The couple has line-of-sight to all guests. At a large wedding, difficult family dynamics often play out at a table on the other side of the room, away from the couple. At a small wedding, you will see everything. If there is a guest whose behavior might be stressful to witness — the difficult drunk, the family member who makes pointed remarks — consider how you can position them where their table is behind or to the side of the couple's sightline rather than directly in it.
Creating the chart itself
For a wedding of 25 to 30 guests with assigned seating, the chart itself takes about one to two hours to finalize — once you have all your RSVPs. The process is: list your confirmed guests, map your table layout, and assign people using whatever tool you prefer.
For small weddings, three tools work well:
- →Paper and name cards: Works for very small weddings (under 20). Write each guest's name on a card, arrange the cards on a sketch of your table layout. Easy to move around, no software needed.

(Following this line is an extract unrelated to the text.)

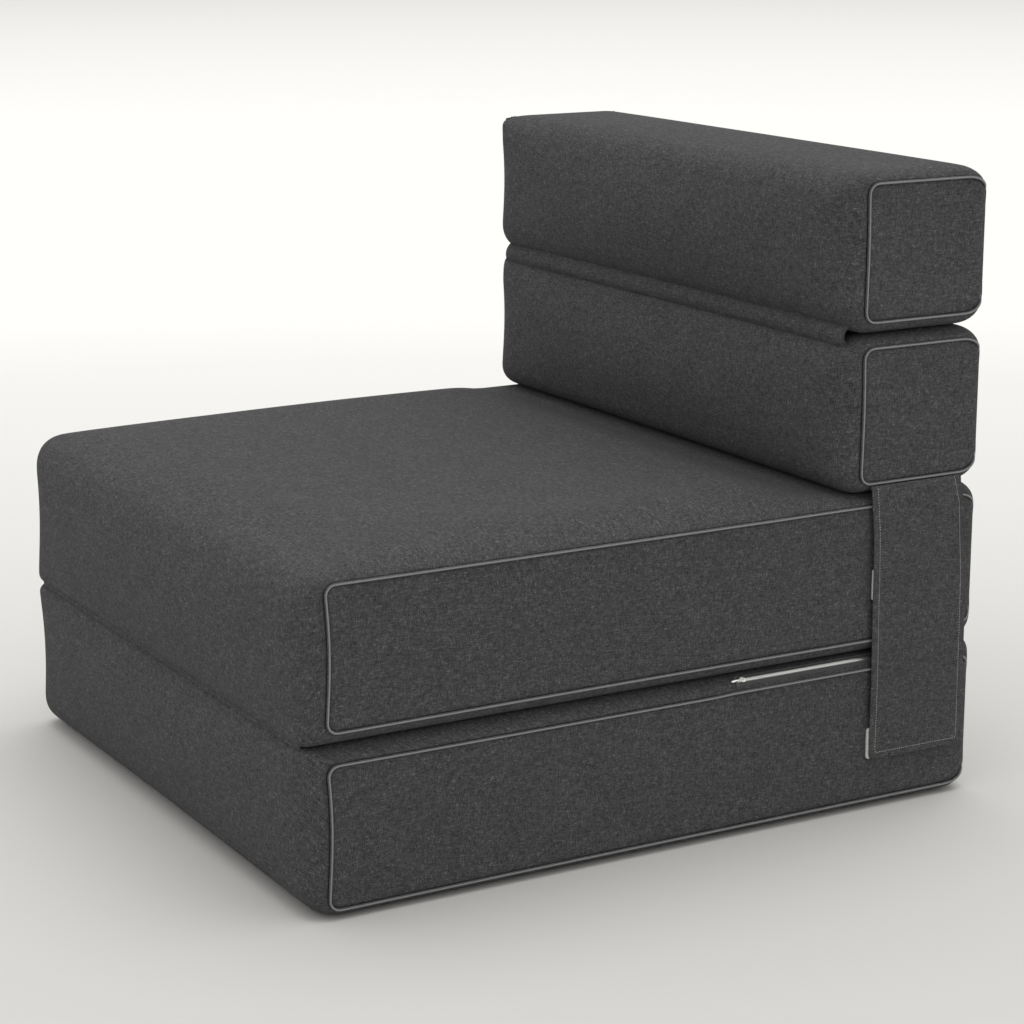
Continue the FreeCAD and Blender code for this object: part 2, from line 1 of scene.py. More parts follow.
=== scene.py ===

- →Spreadsheet: Works for 20 to 30 guests. Each tab represents a table. Easy to share with a partner or wedding planner. Gets unwieldy when you need to visualize the full room layout.
- →Seatly: Works for any size, including small weddings. The visual seating chart shows the full room layout with drag-and-drop assignment. For 25 guests, you can have the chart done in under an hour, and updating it after a last-minute RSVP change takes minutes rather than re-shuffling cards or editing a spreadsheet.
Whatever tool you use, finalize the chart no more than one to two weeks before the wedding. For small weddings especially, late RSVPs and last-minute changes are common — finalizing too early means redoing the work.